Per David Spegel, il capo analista che ha curato lo studio, nonostante l’ammontare netto del “prelievo” sia basso, «ciò che è interessante è il fatto stesso che per la prima volta quei paesi esportatori non stiano fornendo ma drenando capitali che muovono la liquidità globale. Se i prezzi del petrolio dovessero calare ulteriormente nei prossimi anni, i produttori di energia avranno bisogno di più capitale anche soltanto per ripagare i bonds». Inoltre, in questi anni le banche centrali hanno inglobato tutto il collaterale di alta qualità a un ritmo mai visto in precedenza e portato il mercato obbligazionario più liquido al mondo, quello Usa, a soffrire un movimento sigma sul Treasury a 10 anni il 15 ottobre: in uno scenario simile, l’ultima cosa di cui hanno bisogno i mercati è meno liquidità e meno volume, perché il primo, grosso ordine di vendita potrebbe farli schiantare. 

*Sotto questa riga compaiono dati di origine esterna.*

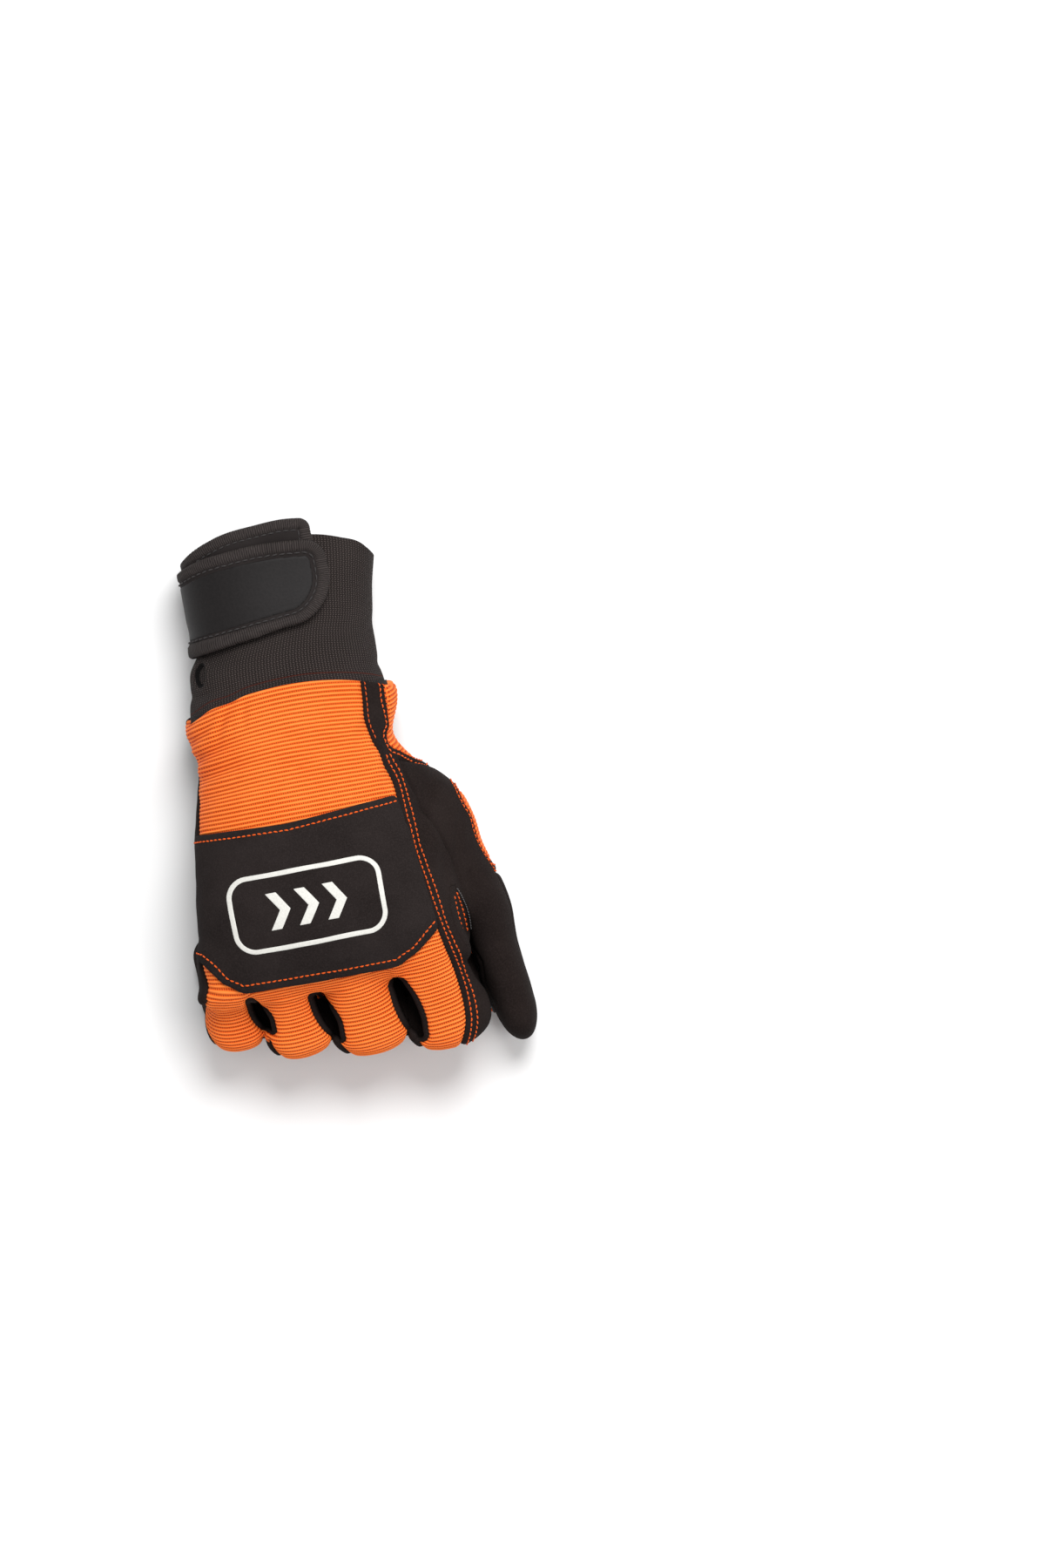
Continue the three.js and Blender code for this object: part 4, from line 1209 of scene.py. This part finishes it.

C’è poi un’ultima variabile cui fare attenzione: i paesi esportatori non investono tutto il loro introito da export, ma ne trattengono una parte considerevole, creando dei fondi di surplus che ritornano nei depositi bancari, garantendo così liquidità al mercato dei prestiti, esattamente come fanno con i mercati finanziari e altri assets. Inoltre, questo capitale è servito a finanziare il debito dei paesi importatori, aiutando ad aumentare a livello generale la crescita tanto quanto le condizioni di liquidità dei mercati finanziari. Solo l’anno scorso i flussi di capitale dai paesi esportatori di energia ammontavano a 812 miliardi di dollari, 109 miliardi dei quali prendevano forma di portfolio di capitale finanziario, altri 177 si sostanziavano in investimenti diretti in equity e 527 miliardi in altre forme di allocazione di capitale, metà dei quali si sono trasformati in depositi bancari e quindi poi in prestiti al mercato.